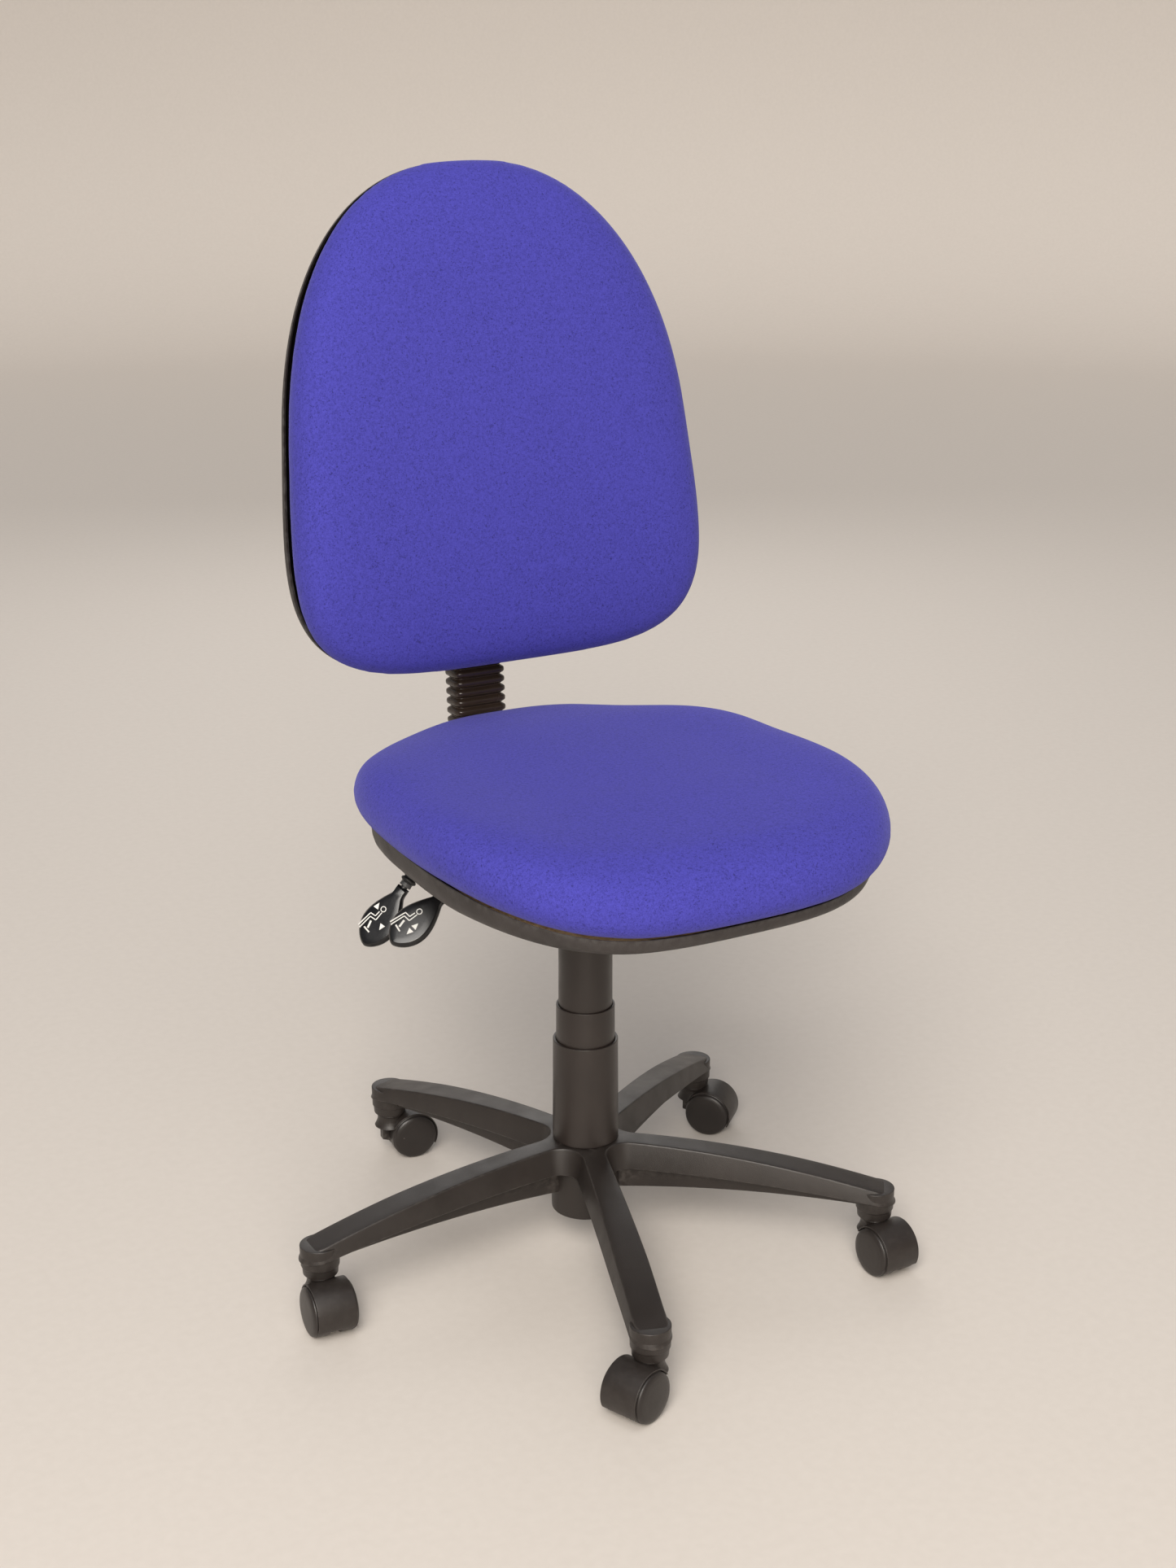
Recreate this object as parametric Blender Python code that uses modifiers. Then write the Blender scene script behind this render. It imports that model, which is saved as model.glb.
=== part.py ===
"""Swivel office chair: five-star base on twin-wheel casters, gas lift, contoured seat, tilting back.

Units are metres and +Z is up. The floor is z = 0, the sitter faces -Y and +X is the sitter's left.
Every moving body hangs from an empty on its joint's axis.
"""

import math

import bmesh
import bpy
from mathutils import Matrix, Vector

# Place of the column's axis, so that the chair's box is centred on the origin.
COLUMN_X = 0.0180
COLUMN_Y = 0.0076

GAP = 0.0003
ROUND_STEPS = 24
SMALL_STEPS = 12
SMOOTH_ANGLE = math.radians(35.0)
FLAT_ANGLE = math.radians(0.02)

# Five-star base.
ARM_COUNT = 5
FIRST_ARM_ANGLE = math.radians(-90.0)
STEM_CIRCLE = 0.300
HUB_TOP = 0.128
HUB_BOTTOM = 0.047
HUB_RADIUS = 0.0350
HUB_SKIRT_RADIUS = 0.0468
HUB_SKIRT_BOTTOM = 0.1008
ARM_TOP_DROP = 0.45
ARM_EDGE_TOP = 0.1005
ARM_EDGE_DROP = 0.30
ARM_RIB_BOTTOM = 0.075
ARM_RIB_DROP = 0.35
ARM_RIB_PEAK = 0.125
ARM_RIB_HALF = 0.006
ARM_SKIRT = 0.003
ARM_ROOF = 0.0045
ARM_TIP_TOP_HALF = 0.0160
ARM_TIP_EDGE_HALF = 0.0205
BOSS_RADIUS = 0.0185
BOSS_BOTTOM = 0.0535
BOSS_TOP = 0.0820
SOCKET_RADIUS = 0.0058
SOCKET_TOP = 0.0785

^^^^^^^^

TASK TO CARRY OUT: Return only the lines from the beginning of the material up to and including the line with "from mathutils import Matrix, Vector", exactly as written.

TASK SOLUTION:
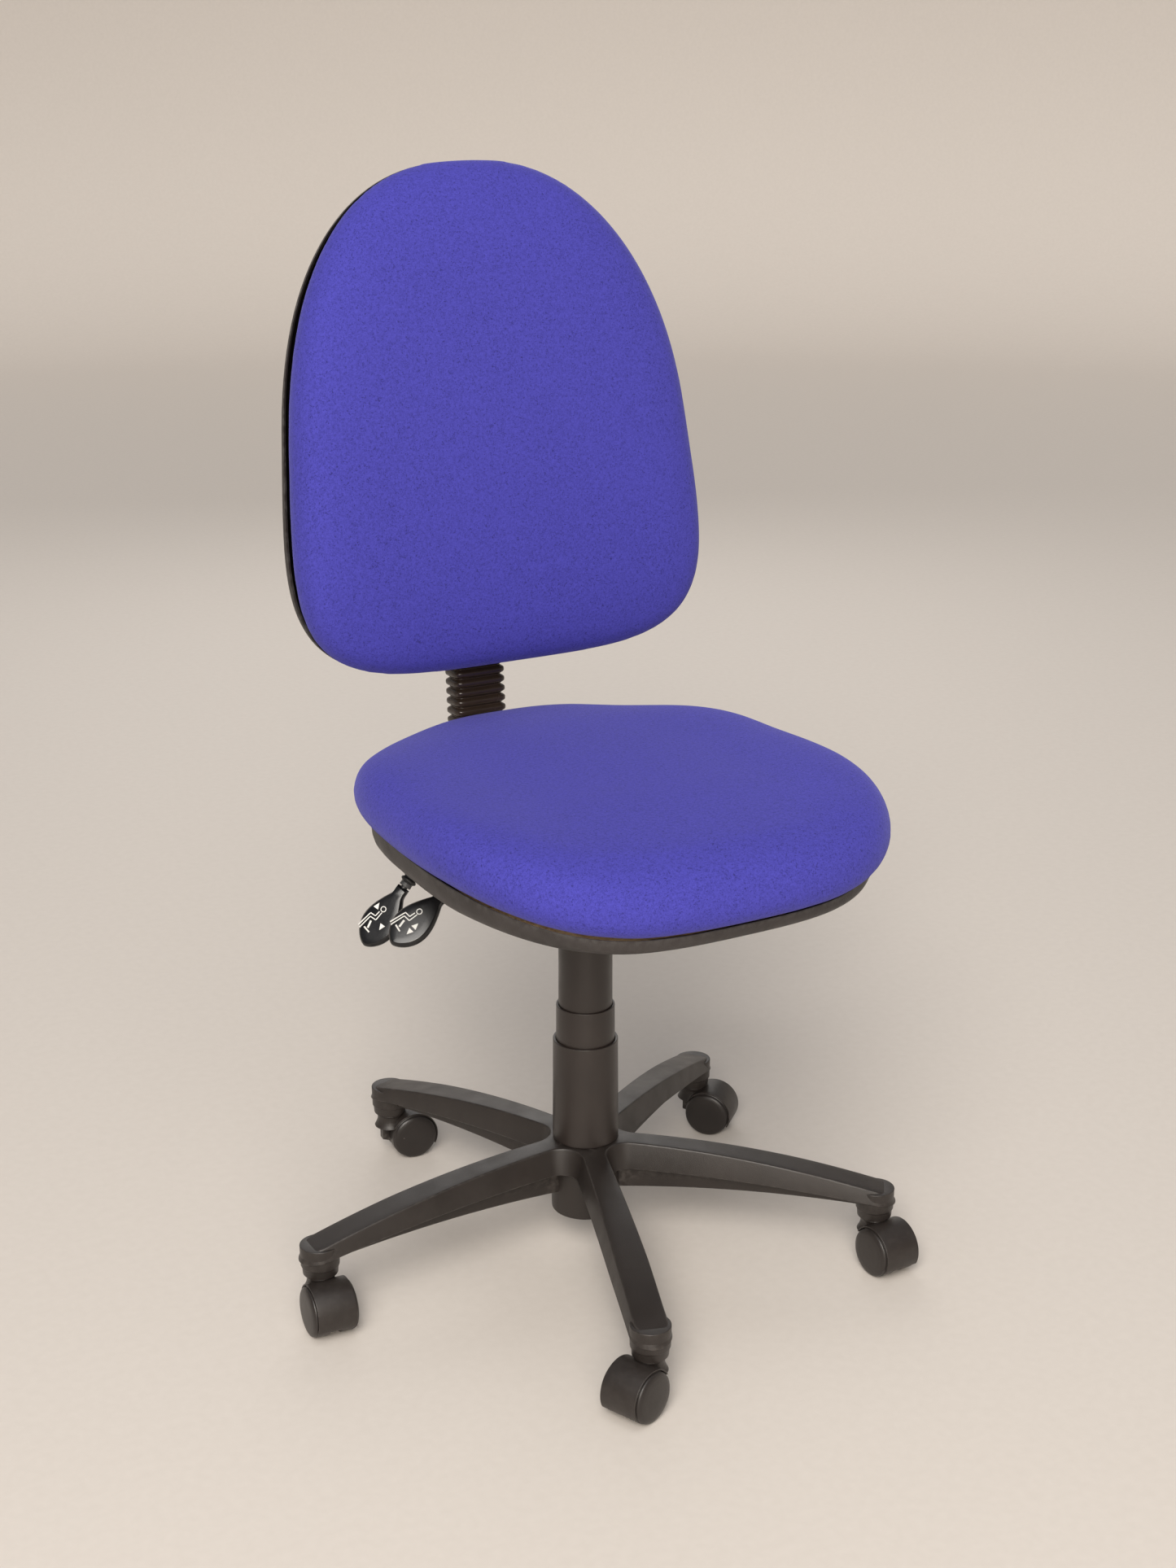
Recreate this object as parametric Blender Python code that uses modifiers. Then write the Blender scene script behind this render. It imports that model, which is saved as model.glb.
=== part.py ===
"""Swivel office chair: five-star base on twin-wheel casters, gas lift, contoured seat, tilting back.

Units are metres and +Z is up. The floor is z = 0, the sitter faces -Y and +X is the sitter's left.
Every moving body hangs from an empty on its joint's axis.
"""

import math

import bmesh
import bpy
from mathutils import Matrix, Vector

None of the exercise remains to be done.